All about Garnet

Introduction

Garnet, the birthstone for January, is actually a family of six minerals, each with similar chemical composition and a common crystal form. The most common colour is a deep red.

It is the state mineral of Connecticut, and New York's gemstone, and it signifies eternal friendship and trust.

 

Description of garnets

The stones come in a wide range of colours, including red, purple, orange, yellow, green and brown, and some are rarer than others. Although garnets are found worldwide, some varieties are unique to certain areas – for example, tsavorite is a green-coloured variety of the grossular garnet and is only found in the Tsavo area of Kenya. The most important sources for garnet are Africa, Sri Lanka, and India.

Garnets are extremely durable, but their hardness varies between 6.5 and 7.5 on the Mohs scale, depending on their chemical composition.

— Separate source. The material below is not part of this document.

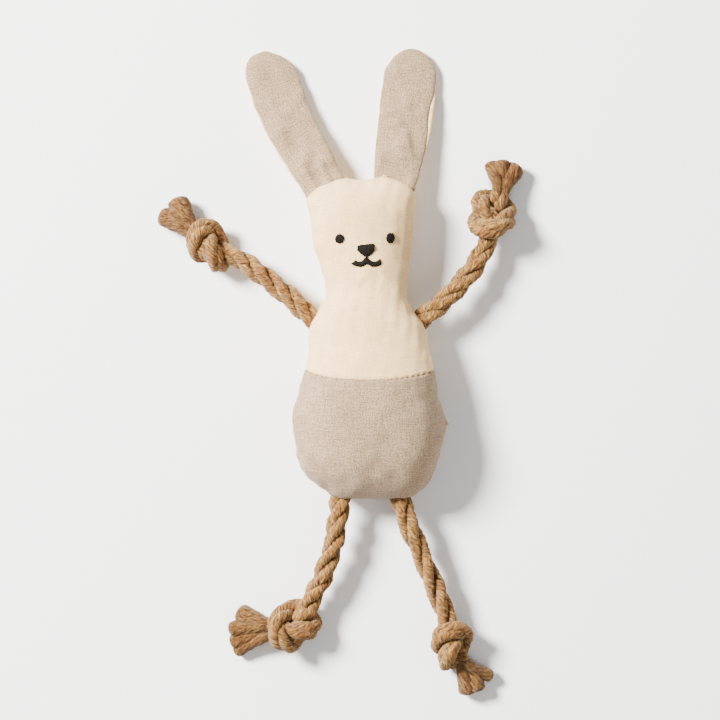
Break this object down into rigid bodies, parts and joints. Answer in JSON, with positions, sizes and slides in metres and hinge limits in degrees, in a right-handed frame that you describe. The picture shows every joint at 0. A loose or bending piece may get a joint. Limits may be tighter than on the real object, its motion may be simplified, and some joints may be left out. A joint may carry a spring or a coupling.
{
  "type": "stuffed rabbit toy",
  "caption": "Flat stuffed linen rabbit with padded ears, embroidered face, squeaker and knotted jute rope arms and legs that swing at the seams.",
  "frame": {"origin": "on the surface that the toy lies on, at the middle of the flat that the belly's back rests on", "axes": "+Z out of the face and belly; +Y from the legs to the ears; +X towards the toy's own left side, which is on the right when it is looked at from the front"},
  "size_m": [0.1989, 0.3536, 0.0464],
  "materials": {
    "cream_linen": "plain weave linen, matte",
    "grey_linen": "plain weave linen, matte",
    "jute_rope": "three strand twisted jute, hairy",
    "black_thread": "satin stitch",
    "filling": "loose fibre",
    "squeaker_plastic": "blow moulded, satin"
  },
  "bodies": {
    "torso": {"front_upper_panel": "cream_linen", "back_upper_panel": "cream_linen", "front_lower_panel": "grey_linen", "back_lower_panel": "grey_linen", "upper_filling": "filling", "lower_filling": "filling", "squeaker_bulb": "squeaker_plastic", "squeaker_reed": "squeaker_plastic", "right_eye": "black_thread", "left_eye": "black_thread", "nose": "black_thread", "mouth": "black_thread", "closing_stitches": "grey_linen"},
    "right_ear": {"right_ear_front_panel": "grey_linen", "right_ear_back_panel": "cream_linen", "right_ear_wadding": "filling"},
    "left_ear": {"left_ear_front_panel": "grey_linen", "left_ear_back_panel": "cream_linen", "left_ear_wadding": "filling"},
    "right_arm_root": {"right_arm_sewn_end": "jute_rope"},
    "right_arm": {"right_arm_rope": "jute_rope", "right_arm_knot": "jute_rope", "right_arm_frayed_end": "jute_rope"},
    "left_arm_root": {"left_arm_sewn_end": "jute_rope"},
    "left_arm": {"left_arm_rope": "jute_rope", "left_arm_knot": "jute_rope", "left_arm_frayed_end": "jute_rope"},
    "right_leg_root": {"right_leg_sewn_end": "jute_rope"},
    "right_leg": {"right_leg_rope": "jute_rope", "right_leg_knot": "jute_rope", "right_leg_frayed_end": "jute_rope"},
    "left_leg_root": {"left_leg_sewn_end": "jute_rope"},
    "left_leg": {"left_leg_rope": "jute_rope", "left_leg_knot": "jute_rope", "left_leg_frayed_end": "jute_rope"}
  },
  "joints": [
    {"name": "right_ear_fold", "type": "hinge", "parent": "torso", "child": "right_ear", "pos_m": [-0.0256, 0.1336, 0.0156], "axis": [0.8913, 0.4535, 0], "range_deg": [-70, 85]},
    {"name": "left_ear_fold", "type": "hinge", "parent": "torso", "child": "left_ear", "pos_m": [0.0153, 0.1361, 0.0156], "axis": [0.9535, -0.3015, 0], "range_deg": [-70, 85]},
    {"name": "right_arm_swing", "type": "hinge", "parent": "torso", "child": "right_arm_root", "pos_m": [-0.0316, 0.0594, 0.0184], "axis": [0, 0, 1], "range_deg": [-30, 20]},
    {"name": "right_arm_lift", "type": "hinge", "parent": "right_arm_root", "child": "right_arm", "pos_m": [-0.0316, 0.0594, 0.0184], "axis": [0.6479, 0.7617, 0], "range_deg": [-45, 55]},
    {"name": "left_arm_swing", "type": "hinge", "parent": "torso", "child": "left_arm_root", "pos_m": [0.0306, 0.059, 0.0184], "axis": [0, 0, 1], "range_deg": [-18, 15]},
    {"name": "left_arm_lift", "type": "hinge", "parent": "left_arm_root", "child": "left_arm", "pos_m": [0.0306, 0.059, 0.0184], "axis": [0.712, -0.7022, 0], "range_deg": [-45, 55]},
    {"name": "right_leg_swing", "type": "hinge", "parent": "torso", "child": "right_leg_root", "pos_m": [-0.0154, -0.041, 0.0174], "axis": [0, 0, 1], "range_deg": [-30, 30]},
    {"name": "right_leg_lift", "type": "hinge", "parent": "right_leg_root", "child": "right_leg", "pos_m": [-0.0154, -0.041, 0.0174], "axis": [-0.9729, 0.2314, 0], "range_deg": [-45, 55]},
    {"name": "left_leg_swing", "type": "hinge", "parent": "torso", "child": "left_leg_root", "pos_m": [0.018, -0.0412, 0.0174], "axis": [0, 0, 1], "range_deg": [-30, 30]},
    {"name": "left_leg_lift", "type": "hinge", "parent": "left_leg_root", "child": "left_leg", "pos_m": [0.018, -0.0412, 0.0174], "axis": [-0.9304, -0.3666, 0], "range_deg": [-45, 55]}
  ]
}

The different stones within the garnet family are as follows:

 

Name

Chemistry

Colour (and variety, if applicable)

Almandine

Iron aluminum silicate

Deep wine red

Pyrope

Magnesium aluminum silicate

Deep dead red

Grossular

Calcium aluminum silicate

Pale orange-pink (rosolite)

Electric green (tsavorite)

Massive green (transvaal jade)

Spessartine

Manganese aluminum silicate

Orange red / brown

Andradite

Calcium iron silicate

Topazolite (yellow or green)

Green (demantoid)

Black (melanite)

Uvarovite

Calcium chromium silicate

Bright green

 

Other varies of garnets, including malaya and rhodolite, are produced when the compositions of almandine and pyrope overlap. The rarest garnet of all is blue, and was discovered in the late 1990s in Bekily, Madagascar, and although extremely rare other blue garnets have been found in the United States, Turkey, Russia, Kenya and Tanzania.

 

History of garnets

Garnets have been in a staple in the gemstone world for centuries, and are commonly found in necklaces, rings, brooches, earrings, pendants and bracelets.

The name comes from the Middle English word gernet which meant "dark red" and from the Latin term granatus meaning grain or seed. For thousands of years, garnet has been considered a precious and valuable gemstone. The earliest instance of a garnet being found was in a royal Egyptian diadem dated back to around 3200 B.C. Garnet was also referenced in the Bible, with Noah using a garnet lantern was used by Noah to help him steer his ark through the dark.

Ancient explorers used garnets talismans to protect from evil and disaster, and the stone is said to be good luck when carried close to the body.

 

Value of garnets

The quality and value of a garnet depends on its colour and type, as well as its cut, clarity, and carat weight.

Because garnets are common on the gemstone and jewelry market, it's not difficult to find a relatively inexpensive but high quality stone. However, rarer forms of garnet, including saturated pure orange spessartine, can reach market values of over $2,000 per carat.

It is extremely rare to find a garnet with flawless clarity – most have some inclusions, but cleaner stones carry higher values.

 

Treatment of garnets

Garnet is unique in that it is rarely treated or created synthetically. Garnets on the market today are almost always 100 per cent natural, and this is what makes them especially attractive to collectors. Because most garnets are readily available, there is no need to create them by artificial means.

 

Summary

Garnets should be of interest to buyers who want an inexpensive yet high-quality gemstone.

The most common garnet is deep red with flecks of darker shades resembling seeds, but stones come in a wide variety of colours. As with any gemstone, pay attention to cut, clarity, colour and carats when determining a garnet's value.